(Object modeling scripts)
------------------------------
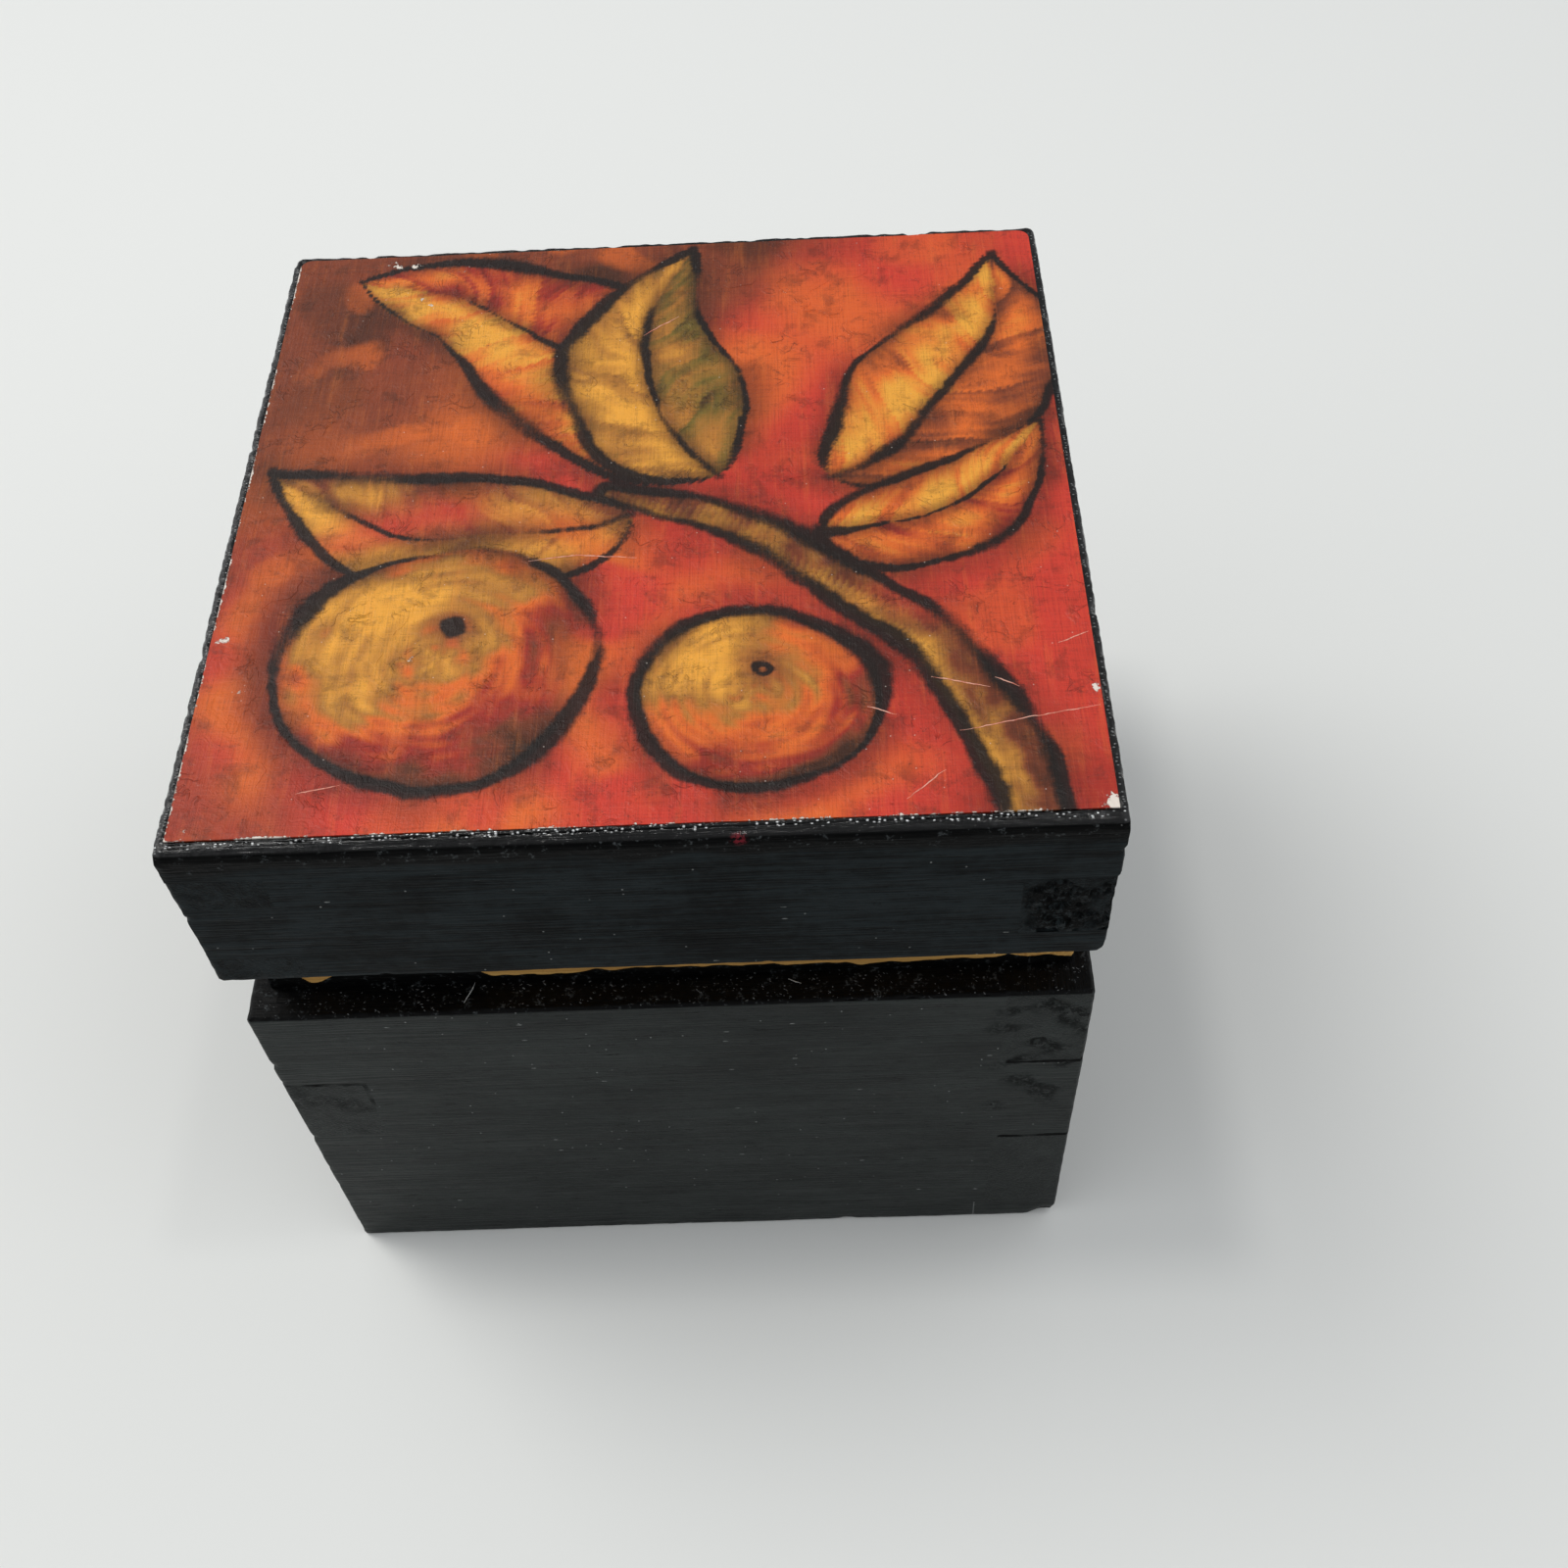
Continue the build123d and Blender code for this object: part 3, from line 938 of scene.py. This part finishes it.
def paint_leaf(picture, leaf):
    """A leaf with one lit half, a rib, and side veins that each shade the part below them."""
    t, side = leaf.across(picture.spots)
    edge = np.abs(side) - leaf.width_at(t)
    s = side / np.maximum(leaf.width_at(t), 0.5)
    count = max(4, round(leaf.length / 9))
    phase = t * count - 0.8 * np.abs(s) + 0.10 * picture.patch(6)
    spacing = leaf.length / count
    tone = 0.04 + 0.32 * smooth(-s, -0.35, 0.35) + 0.26 * smooth(np.abs(s), 0.35, 1.0)
    tone += 0.20 * fade_out(np.abs(s), 0.0, 0.45) * (s < 0)
    tone += 0.13 * picture.patch(8) + 0.06 * picture.patch(3)
    tone += 0.07 * picture.strokes(side * 1.6, phase * spacing)
    below_vein = smooth(phase % 1, 0.45, 0.98) * fade_out(phase % 1, 0.98, 1.0)
    tone += 0.22 * below_vein * fade_out(np.abs(s), 0.5, 1.0)
    blade = shades(tone, (0.0, leaf.light), (0.34, leaf.middle), (0.66, leaf.dark), (0.95, UMBER))
    picture.shape(edge, blade, shadow=0.70)
    rib = np.where(edge < 0, np.abs(side) + 1.2 * smooth(t, 0.70, 0.97), 9.0)
    picture.tint(0.6 * fade_out(rib, 0.3, 2.4), UMBER)
    picture.line(rib, 0.62)


def paint_branch(picture):
    """The bent branch, thick at the front edge and thin at its end."""
    knots = np.array(BRANCH, float)
    t = np.linspace(0, 1, LINE_STEPS)[:, None]
    middle = (1 - t) ** 3 * knots[0] + 3 * t * (1 - t) ** 2 * knots[1]
    middle = middle + 3 * t ** 2 * (1 - t) * knots[2] + t ** 3 * knots[3]
    near, gap = nearest_on(middle, picture.spots)
    half = 4.0 - 2.4 * t[near, 0]
    tone = 0.45 + 0.45 * gap[:, 0] / half + 0.12 * picture.patch(4) + 0.08 * picture.patch(1.6)
    tone += 0.10 * picture.strokes(t[near, 0] * 80, gap[:, 0])
    bark = shades(tone, (0.0, YELLOW), (0.35, OCHRE), (0.65, BROWN), (0.95, UMBER))
    picture.shape(np.linalg.norm(gap, axis=1) - half, bark, shadow=0.5, line=0.85)


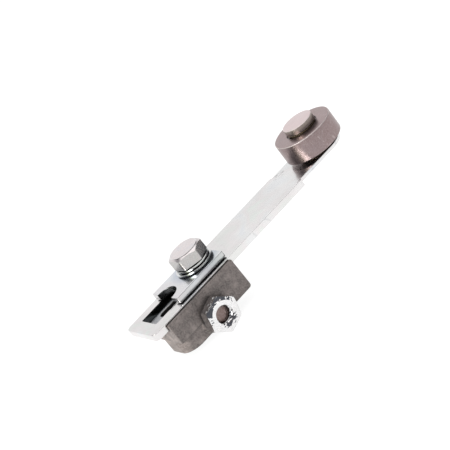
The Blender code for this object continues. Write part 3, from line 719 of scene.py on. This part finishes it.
def makePlate(s):
    x0, x1, y0, y1 = plateLow.x, plateHigh.x, plateLow.y, plateHigh.y
    right, middle = math.pi / 2, (plateLow.y + plateHigh.y) / 2
    corner = s["corner"]
    outline = arcPoints((x1 - corner, y1 - corner), corner, 0, right, s["cornerSteps"])
    outline += arcPoints((x0 + corner, y1 - corner), corner, right, 2 * right, s["cornerSteps"])
    outline += arcPoints((x0, middle), s["notch"], right, -right, s["notchSteps"])
    outline += arcPoints((x0 + corner, y0 + corner), corner, 2 * right, 3 * right, s["cornerSteps"])
    outline += arcPoints((x1 - corner, y0 + corner), corner, 3 * right, 4 * right, s["cornerSteps"])
    hole = arcPoints((boltAxis.x, boltAxis.y), s["hole"], 0, 2 * math.pi, s["holeSteps"])[:-1]
    bottom = plateLow.z + s["foot"]
    plate = sheetMesh("plate", [outline, hole], bottom, plateHigh.z, s["edge"])
    inset = s["footInset"]
    footOutline = [(x1 - inset, y1 - inset), (x0 + inset, y1 - inset)]
    spread = math.asin(inset / (s["notch"] + inset))
    footOutline += arcPoints((x0, middle), s["notch"] + s["footNotch"], right - spread, -right + spread,
                             s["footSteps"])
    footOutline += [(x0 + inset, y0 + inset), (x1 - inset, y0 + inset)]
    foot = sheetMesh("plateFoot", [footOutline, hole], plateLow.z, bottom + s["edge"] * 1.5, s["footEdge"],
                     1)
    return newPiece("clampPlate", joinMeshes("clampPlate", [plate, foot]), "clamp", plateZinc,
                    ["clamp_plate"])


makePlate(plateShape)
print("stage: clamp plate made")


washerShape = dict(bore=4.3 * mm, flatEdge=0.22 * mm, springEdge=0.14 * mm, springLift=0.12 * mm,
                   split=0.7 * mm, splitTurn=150.0, springSteps=120)


def makeWashers(s):
    height = flatHigh.z - flatLow.z
    outer = (flatHigh.x - flatLow.x) / 2
    profile = softProfile([(s["bore"], height), (outer, height), (outer, 0), (s["bore"], 0)], s["flatEdge"],
                          4)
    newPiece("flatWasher", turnedMesh("flatWasher", profile), "clamp", washerZinc,
             ["flat_washer"], (boltAxis.x, boltAxis.y, flatLow.z))
    height = springHigh.z - springLow.z
    outer = (springHigh.x - springLow.x) / 2
    profile = softProfile([(s["bore"], height), (outer, height), (outer, 0), (s["bore"], 0)],
                          s["springEdge"], 3)
    gap = s["split"] / outer
    first = math.radians(s["splitTurn"]) + gap / 2
    steps, rows = s["springSteps"], []
    for step in range(steps + 1):
        share = step / steps
        angle = first + (2 * math.pi - gap) * share
        lift = s["springLift"] * (share - 0.5)
        squeeze = (height - s["springLift"]) / height
        rows.append([polar(radius, angle, height / 2 + (z - height / 2) * squeeze + lift)
                     for radius, z in profile])
    mesh = smooth(gridMesh("springWasher", rows, True, True, True), 28)
    newPiece("springWasher", mesh, "clamp", washerZinc, ["spring_washer"],
             (boltAxis.x, boltAxis.y, springLow.z))


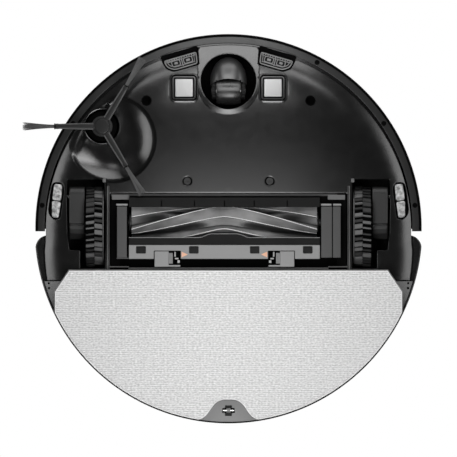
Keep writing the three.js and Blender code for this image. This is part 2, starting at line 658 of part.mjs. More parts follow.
------------------------------
#### WHAT IS NEEDED
Give the lines again, exactly as they stand, from the beginning of the data through the line with "picture.line(rib, 0.62)".

#### EXERCISE RESPONSE
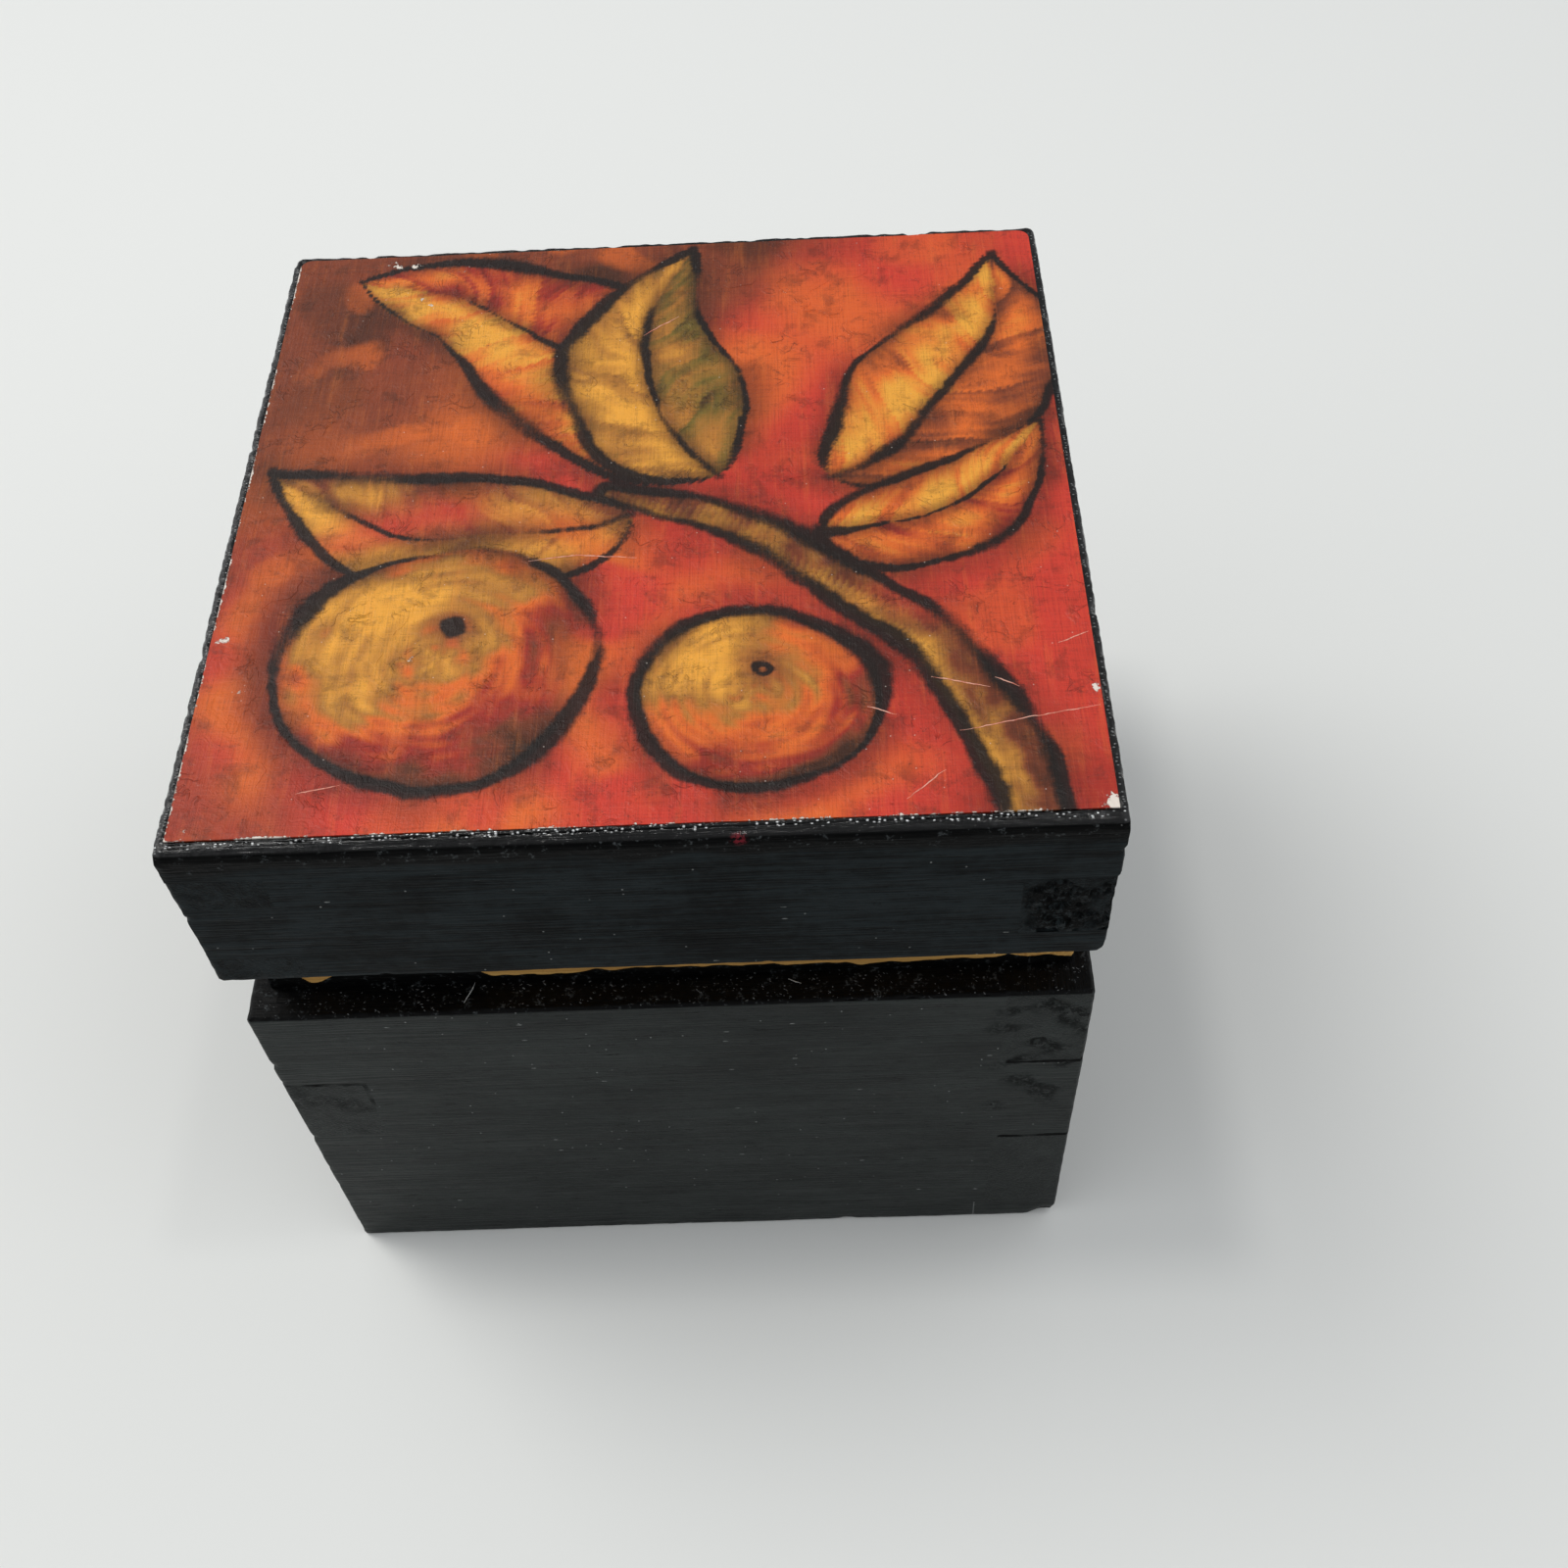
Continue the build123d and Blender code for this object: part 3, from line 938 of scene.py. This part finishes it.
def paint_leaf(picture, leaf):
    """A leaf with one lit half, a rib, and side veins that each shade the part below them."""
    t, side = leaf.across(picture.spots)
    edge = np.abs(side) - leaf.width_at(t)
    s = side / np.maximum(leaf.width_at(t), 0.5)
    count = max(4, round(leaf.length / 9))
    phase = t * count - 0.8 * np.abs(s) + 0.10 * picture.patch(6)
    spacing = leaf.length / count
    tone = 0.04 + 0.32 * smooth(-s, -0.35, 0.35) + 0.26 * smooth(np.abs(s), 0.35, 1.0)
    tone += 0.20 * fade_out(np.abs(s), 0.0, 0.45) * (s < 0)
    tone += 0.13 * picture.patch(8) + 0.06 * picture.patch(3)
    tone += 0.07 * picture.strokes(side * 1.6, phase * spacing)
    below_vein = smooth(phase % 1, 0.45, 0.98) * fade_out(phase % 1, 0.98, 1.0)
    tone += 0.22 * below_vein * fade_out(np.abs(s), 0.5, 1.0)
    blade = shades(tone, (0.0, leaf.light), (0.34, leaf.middle), (0.66, leaf.dark), (0.95, UMBER))
    picture.shape(edge, blade, shadow=0.70)
    rib = np.where(edge < 0, np.abs(side) + 1.2 * smooth(t, 0.70, 0.97), 9.0)
    picture.tint(0.6 * fade_out(rib, 0.3, 2.4), UMBER)
    picture.line(rib, 0.62)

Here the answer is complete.